These days I read story after story, from funny capers like the Stephanie Plum series, to any number of gritty urban tales (you can probably think of half a dozen without trying too hard, if you read a lot of crime thrillers and mysteries) in which someone else has to step in and take care of the job because the cops are not up to the task. These cops aren’t always bad guys; sometimes they are underfunded, understaffed, or just plain dumb as a box of rocks. But it is the vigilante (the word is seldom used; it’s not a nice word, but it’s accurate) who will ultimately solve the crime. Sometimes there are variations, like some of James Lee Burke’s more recent work, in which a rogue cop of sorts gets sick of the rule book and goes off on “vacation” time in order to do the things that cannot be done on the clock.

The oldest story in the book is the I-have-to-solve-the-crime-cause-I’ve-been-framed plot line, although a writer who is fresh and original can still sing that same old song and make it seem brand new, not unlike the-killer-has-got-my-loved-one as a vigilante motivator.
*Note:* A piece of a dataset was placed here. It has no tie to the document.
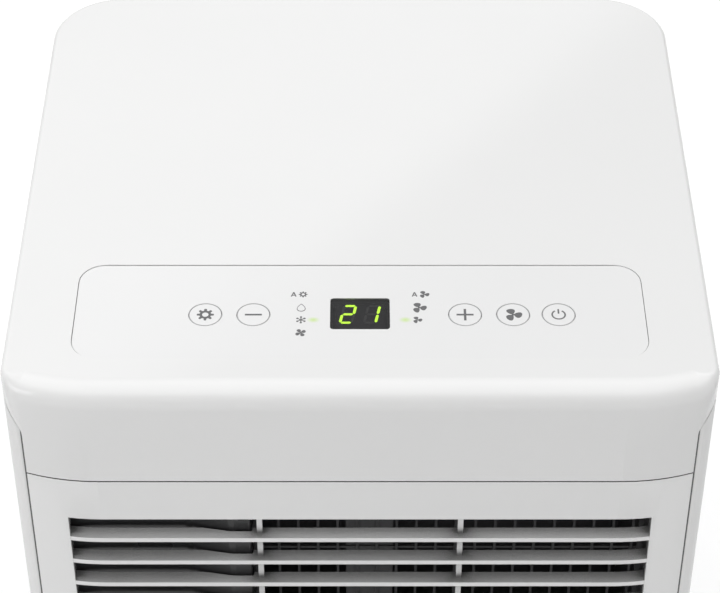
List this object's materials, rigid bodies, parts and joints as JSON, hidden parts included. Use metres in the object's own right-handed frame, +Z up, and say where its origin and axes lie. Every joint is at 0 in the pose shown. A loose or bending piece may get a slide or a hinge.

Here’s the part that I hate and try not to think about too often, but because I see it recurring so much right now, I feel as if I have to mention it: in well-written novels such as this one, I just love it when someone who is not a cop takes matters into his or her own hands and metes out justice. That’s not sarcasm. A good writer can sell it to me and make me enjoy it, and I will look for more of that writer’s work. Because I can tell myself it’s just fiction.

In real life, when some frustrated unemployed neighbor takes to stalking the local teens to try to catch them doing something illegal; when Stand Your Ground laws enable some insecure, bumbling ass to follow young Black men around till he’s had the satisfaction of shooting one dead, once he has sufficiently goaded the man into taking a swing at him; it’s absolutely nightmarish.

One could argue that this is what fiction is for; it gives us the chance to see wrong things done right, if only subliminally. But it disturbs me that it has become so popular, and even more so that it has become thrilling to me personally. It can’t be a good sign.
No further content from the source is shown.